--- BEGIN Listed entries ---

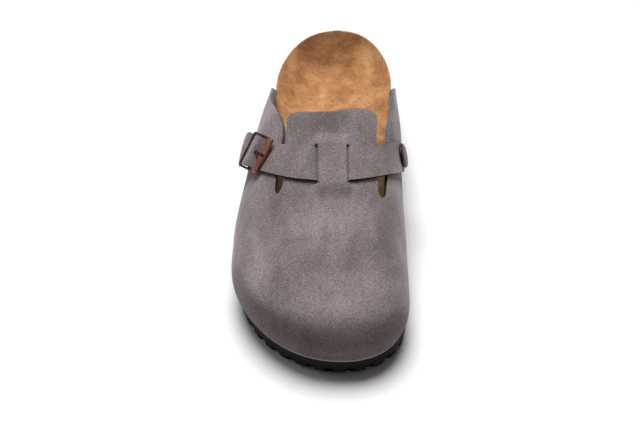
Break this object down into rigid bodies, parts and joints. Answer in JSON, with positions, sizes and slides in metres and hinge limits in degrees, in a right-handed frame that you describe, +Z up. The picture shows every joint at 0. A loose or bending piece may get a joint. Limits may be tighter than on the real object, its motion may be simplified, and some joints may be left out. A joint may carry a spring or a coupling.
{
  "type": "suede clog",
  "caption": "Right closed-toe suede clog with a buckled instep strap under a bridge, a contoured cork footbed and a lugged foam sole.",
  "frame": {"origin": "on the floor under the middle of the shoe's box", "axes": "+Z up, toe towards -Y, heel towards +Y, inner (medial) side towards +X"},
  "size_m": [0.11, 0.2788, 0.0851],
  "materials": {
    "outsole": "matte foam rubber",
    "cork": "sealed cork grain",
    "lining": "napped suede",
    "suede": "napped suede",
    "gunmetal": "dark polished metal",
    "copper": "antiqued copper"
  },
  "bodies": {
    "root": {"outsole": "outsole", "footbed": "cork", "insole": "lining", "upper": "suede", "strap": "suede", "strap_stud": "gunmetal", "buckle_frame": "copper", "buckle_prong": "copper", "buckle_tab": "suede"}
  },
  "joints": []
}
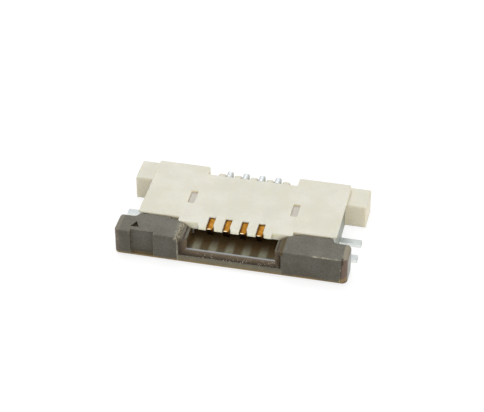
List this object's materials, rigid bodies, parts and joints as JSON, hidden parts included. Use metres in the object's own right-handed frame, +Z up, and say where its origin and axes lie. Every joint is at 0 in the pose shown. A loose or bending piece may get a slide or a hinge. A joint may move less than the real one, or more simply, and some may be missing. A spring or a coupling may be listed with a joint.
{
  "type": "fpc connector",
  "caption": "Right-angle surface-mount connector for flat flexible cable, with a cream housing, a dark slide lock, plated contacts and tin-plated fitting nails.",
  "frame": {"origin": "on the circuit board, under the middle of the housing", "axes": "+X along the row of contacts, away from contact 1; -Y towards the flat cable; +Z up from the board"},
  "size_m": [0.0144, 0.008, 0.0019],
  "materials": {
    "housing": "satin moulded nylon",
    "slider": "satin moulded polyamide",
    "contacts": "gold-plated tips, tin-plated tails",
    "nails": "tin-plated"
  },
  "bodies": {
    "housing_assembly": {"housing": "housing", "nail_left": "nails", "nail_right": "nails", "contact_1": "contacts", "contact_2": "contacts", "contact_3": "contacts", "contact_4": "contacts"},
    "slider_lock": {"slider": "slider"}
  },
  "joints": [
    {"name": "slider_slide", "type": "slide", "parent": "housing_assembly", "child": "slider_lock", "axis": [0, -1, 0], "range_m": [0, 0.001]}
  ]
}
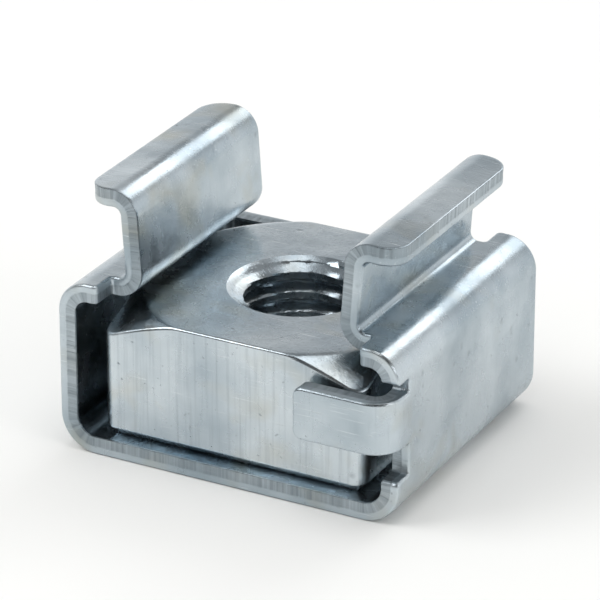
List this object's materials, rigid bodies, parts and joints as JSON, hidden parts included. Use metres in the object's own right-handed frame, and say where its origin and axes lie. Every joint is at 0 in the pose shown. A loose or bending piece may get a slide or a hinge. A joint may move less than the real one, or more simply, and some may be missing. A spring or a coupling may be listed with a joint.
{
  "type": "rack cage nut",
  "caption": "Square tapped nut floating in a folded spring steel cage that clips into a square rack hole.",
  "frame": {"origin": "on the thread's axis, on the outer face of the cage's rear plate, which it rests on", "axes": "+Z along the thread, the way the screw leaves; X along the folded strip, with a wing at each end; Y across the strip, towards the open sides"},
  "size_m": [0.0136, 0.0126, 0.01],
  "materials": {
    "plated_spring_steel": "bright zinc plate on spring steel, satin, with a faint blue cast",
    "plated_nut_steel": "bright zinc plate on a pressed steel nut, tumbled"
  },
  "bodies": {
    "cage": {"cage": "plated_spring_steel"},
    "nut": {"square_nut": "plated_nut_steel"}
  },
  "joints": [
    {"name": "nut_float", "type": "slide", "parent": "cage", "child": "nut", "axis": [1, 0, 0], "range_m": [-0.0005, 0.0005]}
  ]
}
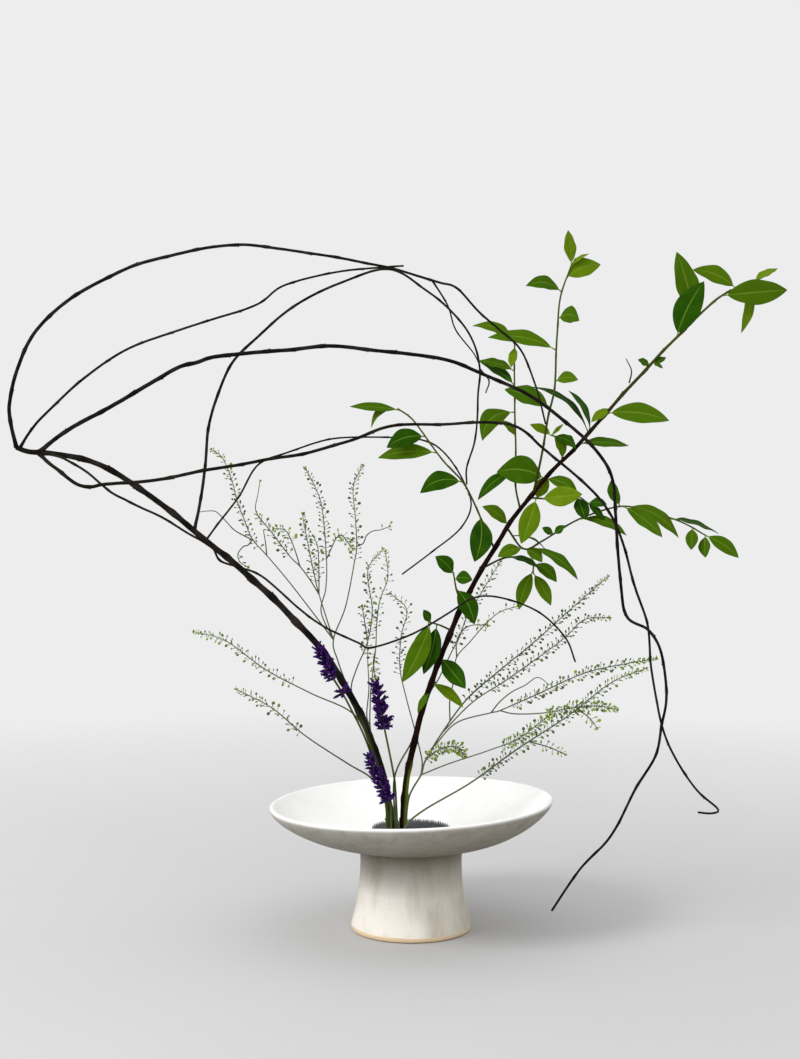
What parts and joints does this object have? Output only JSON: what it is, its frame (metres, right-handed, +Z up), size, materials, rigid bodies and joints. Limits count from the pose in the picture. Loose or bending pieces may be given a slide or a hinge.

--- END Listed entries ---

Prompt> Restate each of the entries above verbatim.

Full answer>
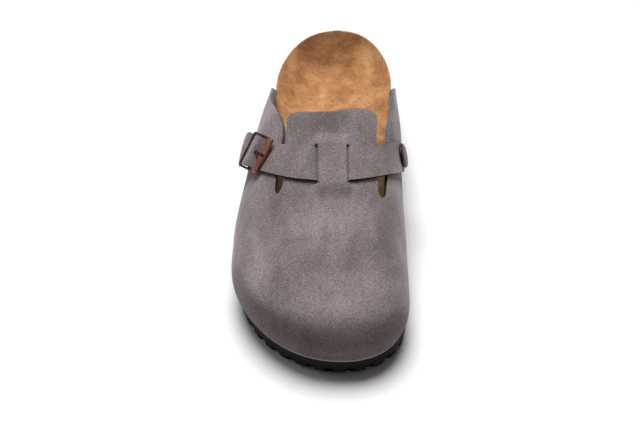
Break this object down into rigid bodies, parts and joints. Answer in JSON, with positions, sizes and slides in metres and hinge limits in degrees, in a right-handed frame that you describe, +Z up. The picture shows every joint at 0. A loose or bending piece may get a joint. Limits may be tighter than on the real object, its motion may be simplified, and some joints may be left out. A joint may carry a spring or a coupling.
{
  "type": "suede clog",
  "caption": "Right closed-toe suede clog with a buckled instep strap under a bridge, a contoured cork footbed and a lugged foam sole.",
  "frame": {"origin": "on the floor under the middle of the shoe's box", "axes": "+Z up, toe towards -Y, heel towards +Y, inner (medial) side towards +X"},
  "size_m": [0.11, 0.2788, 0.0851],
  "materials": {
    "outsole": "matte foam rubber",
    "cork": "sealed cork grain",
    "lining": "napped suede",
    "suede": "napped suede",
    "gunmetal": "dark polished metal",
    "copper": "antiqued copper"
  },
  "bodies": {
    "root": {"outsole": "outsole", "footbed": "cork", "insole": "lining", "upper": "suede", "strap": "suede", "strap_stud": "gunmetal", "buckle_frame": "copper", "buckle_prong": "copper", "buckle_tab": "suede"}
  },
  "joints": []
}
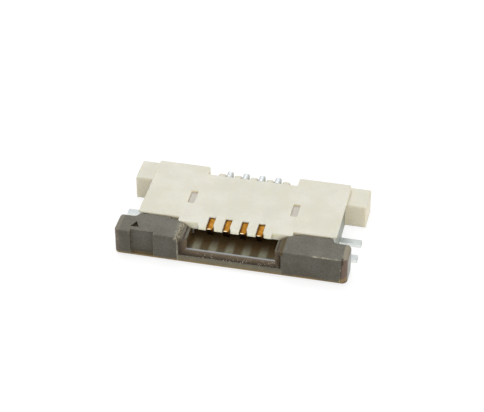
List this object's materials, rigid bodies, parts and joints as JSON, hidden parts included. Use metres in the object's own right-handed frame, +Z up, and say where its origin and axes lie. Every joint is at 0 in the pose shown. A loose or bending piece may get a slide or a hinge. A joint may move less than the real one, or more simply, and some may be missing. A spring or a coupling may be listed with a joint.
{
  "type": "fpc connector",
  "caption": "Right-angle surface-mount connector for flat flexible cable, with a cream housing, a dark slide lock, plated contacts and tin-plated fitting nails.",
  "frame": {"origin": "on the circuit board, under the middle of the housing", "axes": "+X along the row of contacts, away from contact 1; -Y towards the flat cable; +Z up from the board"},
  "size_m": [0.0144, 0.008, 0.0019],
  "materials": {
    "housing": "satin moulded nylon",
    "slider": "satin moulded polyamide",
    "contacts": "gold-plated tips, tin-plated tails",
    "nails": "tin-plated"
  },
  "bodies": {
    "housing_assembly": {"housing": "housing", "nail_left": "nails", "nail_right": "nails", "contact_1": "contacts", "contact_2": "contacts", "contact_3": "contacts", "contact_4": "contacts"},
    "slider_lock": {"slider": "slider"}
  },
  "joints": [
    {"name": "slider_slide", "type": "slide", "parent": "housing_assembly", "child": "slider_lock", "axis": [0, -1, 0], "range_m": [0, 0.001]}
  ]
}
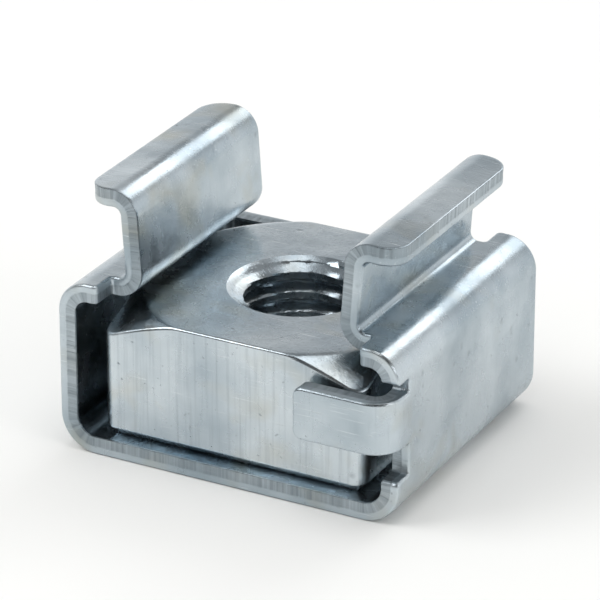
List this object's materials, rigid bodies, parts and joints as JSON, hidden parts included. Use metres in the object's own right-handed frame, and say where its origin and axes lie. Every joint is at 0 in the pose shown. A loose or bending piece may get a slide or a hinge. A joint may move less than the real one, or more simply, and some may be missing. A spring or a coupling may be listed with a joint.
{
  "type": "rack cage nut",
  "caption": "Square tapped nut floating in a folded spring steel cage that clips into a square rack hole.",
  "frame": {"origin": "on the thread's axis, on the outer face of the cage's rear plate, which it rests on", "axes": "+Z along the thread, the way the screw leaves; X along the folded strip, with a wing at each end; Y across the strip, towards the open sides"},
  "size_m": [0.0136, 0.0126, 0.01],
  "materials": {
    "plated_spring_steel": "bright zinc plate on spring steel, satin, with a faint blue cast",
    "plated_nut_steel": "bright zinc plate on a pressed steel nut, tumbled"
  },
  "bodies": {
    "cage": {"cage": "plated_spring_steel"},
    "nut": {"square_nut": "plated_nut_steel"}
  },
  "joints": [
    {"name": "nut_float", "type": "slide", "parent": "cage", "child": "nut", "axis": [1, 0, 0], "range_m": [-0.0005, 0.0005]}
  ]
}
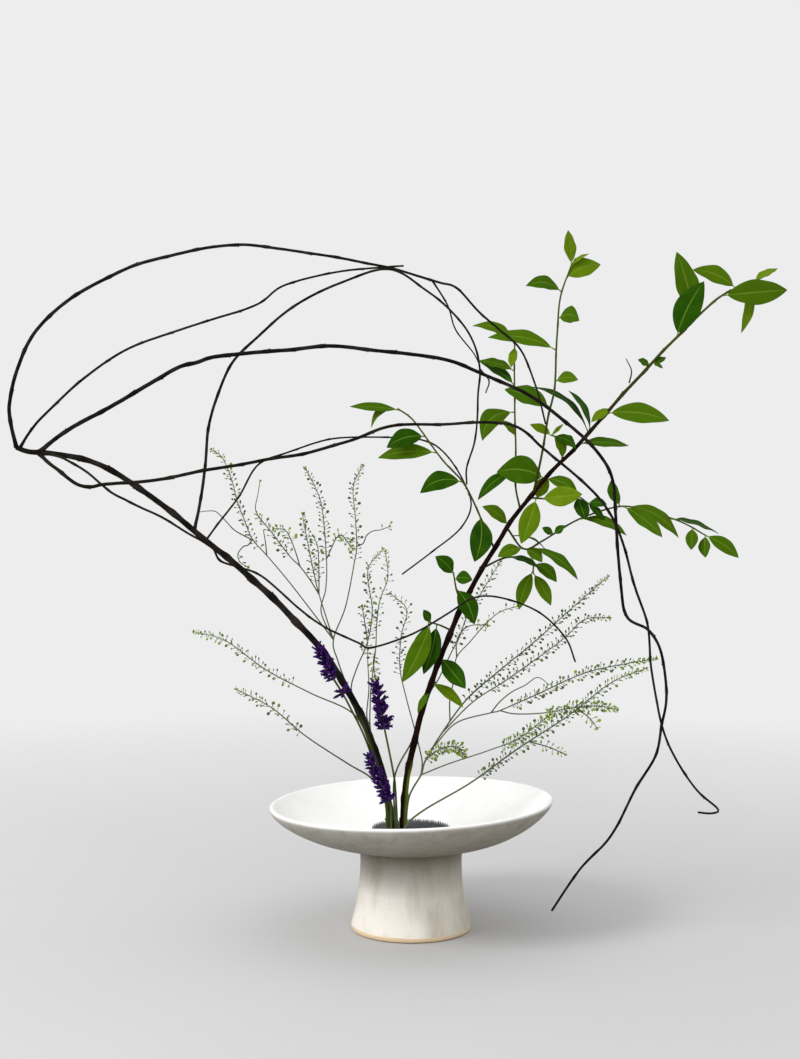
What parts and joints does this object have? Output only JSON: what it is, its frame (metres, right-handed, +Z up), size, materials, rigid bodies and joints. Limits count from the pose in the picture. Loose or bending pieces may be given a slide or a hinge.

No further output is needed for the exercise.